Giving out vape starter kit vouchers on the NHS could help even hardened smokers quit, according to a new study from the University of East Anglia.
Researchers worked with GPs and the NHS stop smoking service, which is commissioned locally by Public Health at Norfolk County Council, to set up a pilot vape shop voucher scheme to help patients who had tried and failed to quit smoking in the past.
An evaluation of the scheme, funded by Norfolk County Council, showed it was a big success – with 42% of the entrenched smokers who were referred to it and redeemed their vape voucher having quit within a month.
Due to the success of the pilot, the scheme has been rolled out across Norfolk and the research team hope it could be rolled out nationally to help more smokers quit.

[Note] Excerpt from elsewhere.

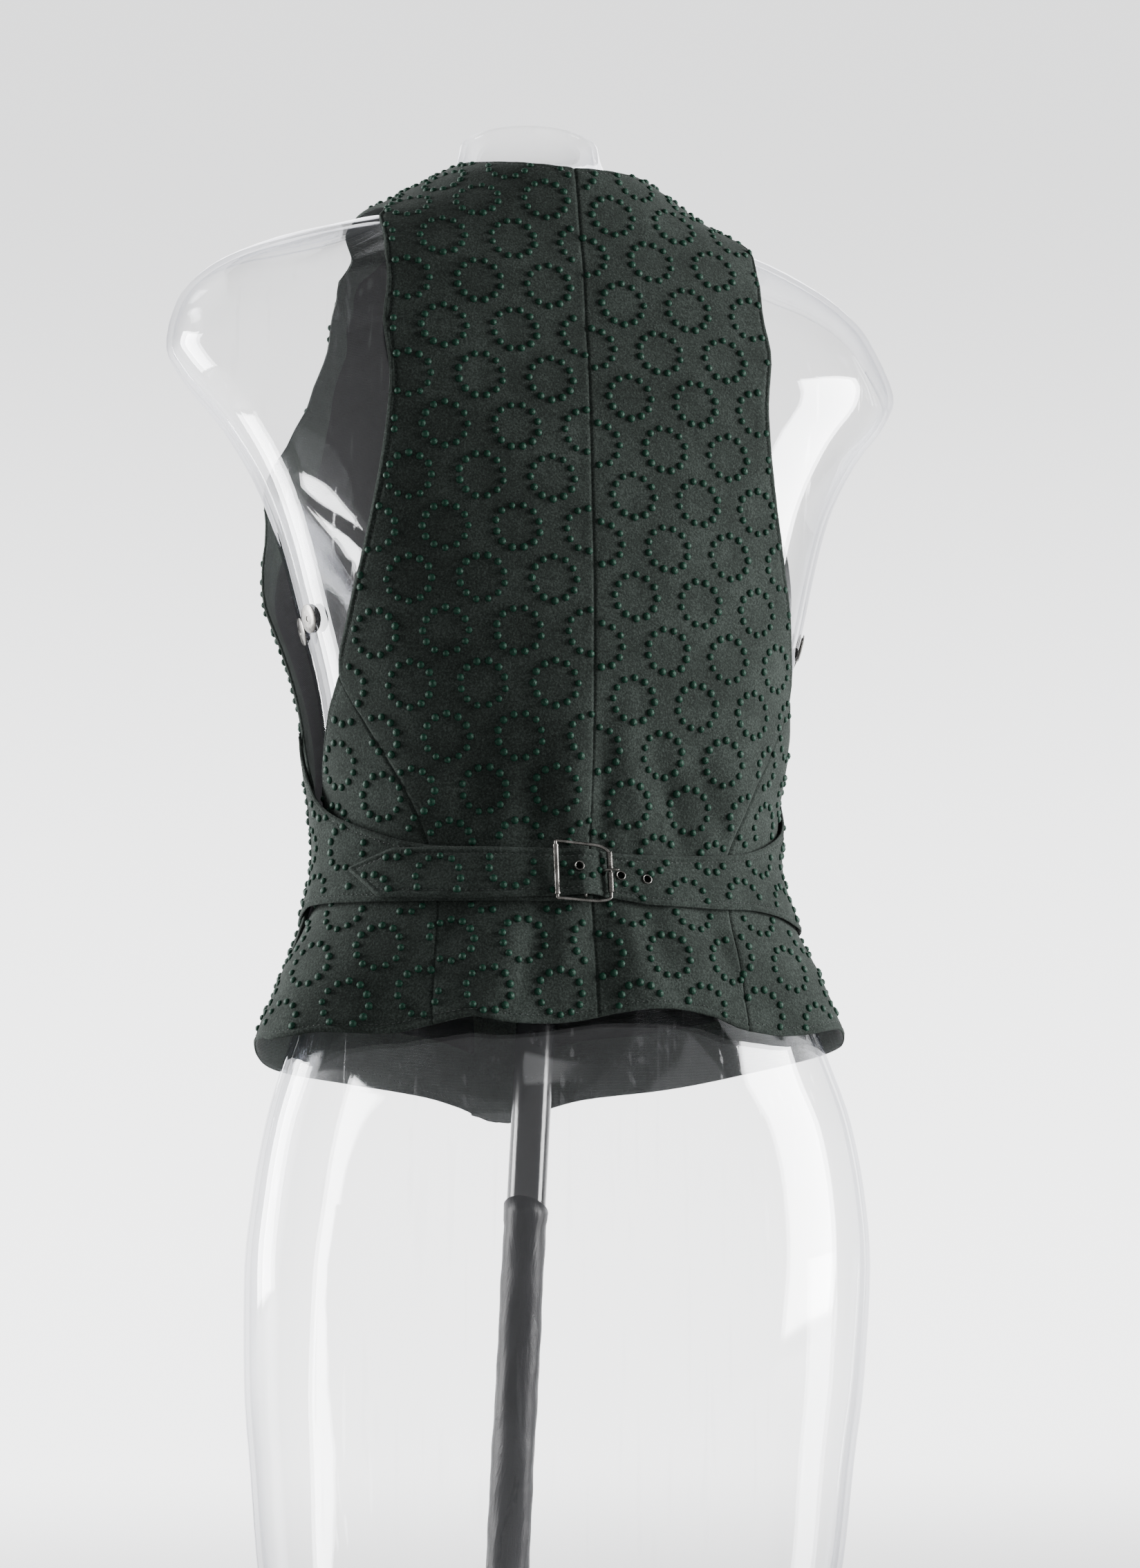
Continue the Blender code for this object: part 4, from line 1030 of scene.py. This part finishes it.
def framePoint(angle, height):
    ends = (buckle["roller"]["angle"], buckle["coil"]["angle"])
    middle = (buckle["top"] + buckle["bottom"]) / 2
    left, right = (clothPoint(a, middle, buckleLevel(a)) for a in ends)
    share = (angle - ends[0]) / (ends[1] - ends[0])
    lean = clothPoint(belt["bar"], buckle["top"], 0.0) - clothPoint(belt["bar"], buckle["bottom"], 0.0)
    return left + (right - left) * share + lean / lean[2] * (height - middle)


def wirePiece(name, points, radius, replaced, closed=False):
    # A round wire on a smooth line, made a mesh.
    curve = bpy.data.curves.new(name, "CURVE")
    curve.dimensions = "3D"
    curve.bevel_depth = radius * mm
    curve.bevel_resolution = 4
    curve.use_fill_caps = not closed
    line = curve.splines.new("POLY")
    places = toWorld(points)
    line.points.add(len(places) - 1)
    for point, place in zip(line.points, places):
        point.co = (*place, 1)
    line.use_cyclic_u = closed
    choose(linked(name, curve))
    bpy.ops.object.convert(target="MESH")
    wire = bpy.context.object
    orient(wire, 0.000001)
    wire.data.shade_smooth()
    return settle(wire, name, nickel, "nickel", replaced)


def rounded(points):
    # Corners are cut twice, which turns a short list of points into a smooth loop.
    line = np.array(points, float)
    for _ in range(2):
        ahead = np.roll(line, -1, axis=0)
        line = np.stack([line * 0.75 + ahead * 0.25, line * 0.25 + ahead * 0.75], 1).reshape(-1, 3)
    return line


def wireLine(places, count):
    return spaced(np.array([clothPoint(*place) for place in places]), count, 1.0)


def arc(angle):
    turn = math.radians(angle)
    return math.cos(turn), math.sin(turn)


def rodEnds(rod):
    return framePoint(rod["angle"], rod["bottom"]), framePoint(rod["angle"], rod["top"])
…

Lead researcher and addiction expert Prof Caitlin Notley, from UEA’s Norwich Medical School, said: “Research shows that vaping is an effective way of quitting smoking, compared to nicotine replacement therapies like patches and gum. E-cigarettes or vapes are now the most popular way of stopping smoking.
“Our research has previously shown that they may be particularly helpful in helping people to not only quit, but to stay quit for good.
“We wanted to see whether GPs giving out vape shop vouchers, alongside support from the stop smoking service, can help smokers quit. We particularly wanted to target vulnerable and disadvantaged smokers who had failed to quit smoking by other means,” she added.
Dr Louise Smith, Norfolk’s Director of Public Health, welcomed the collaboration with UEA on this council-led initiative to further develop services to support people to quit smoking.
The team worked with GPs in Great Yarmouth, in a bid to help patients with co-morbidities who had tried and failed to quit smoking previously.
Around 21 per cent of people who live in Great Yarmouth smoke tobacco, compared to 14 per cent of people in the rest of Norfolk, and 15 per cent as a national average.
The pilot scheme saw 668 participants referred to receive a vape shop voucher that could be redeemed for an initial starter kit from a local vape shop.
Of these, 340 went on to redeem their voucher.
As well as picking up their starter kit, the participants were given advice about e-liquid strengths and flavors, and provided with additional support from Smokefree Norfolk.
The research team also interviewed some of the participants about their experience, alongside vape shop staff, GPs and staff at Smokefree Norfolk.
This innovative approach saw the NHS local stop smoking service, vape retailers and researchers working together, recognizing that other forms of smoking cessation support do not work for everyone.
This scheme enabled 42 per cent of entrenched smokers who redeemed a voucher to have successfully quit smoking at four weeks. This is especially important because it helped those who have tried and failed to quit smoking many times to move away from tobacco.
Overall, the project was well received by smokers as it offered an affordable route into vaping. GPs supported the scheme and appreciated being able to offer an alternative to entrenched smokers.”
Prof Caitlin Notley, UEA’s Norwich Medical School
The team hope that a similar voucher scheme could be rolled out across the UK, to help more people switch from smoking to vaping, and reduce the number of people that still smoke cigarettes.
The study was commissioned by Norfolk County Council and led by UEA, who worked in collaboration with the public health team and the local stop smoking service Smokefree Norfolk.
‘A pilot e-cigarette voucher scheme in a rural county of the United Kingdom’ is published in the journal Nicotine and Tobacco Research on August 19.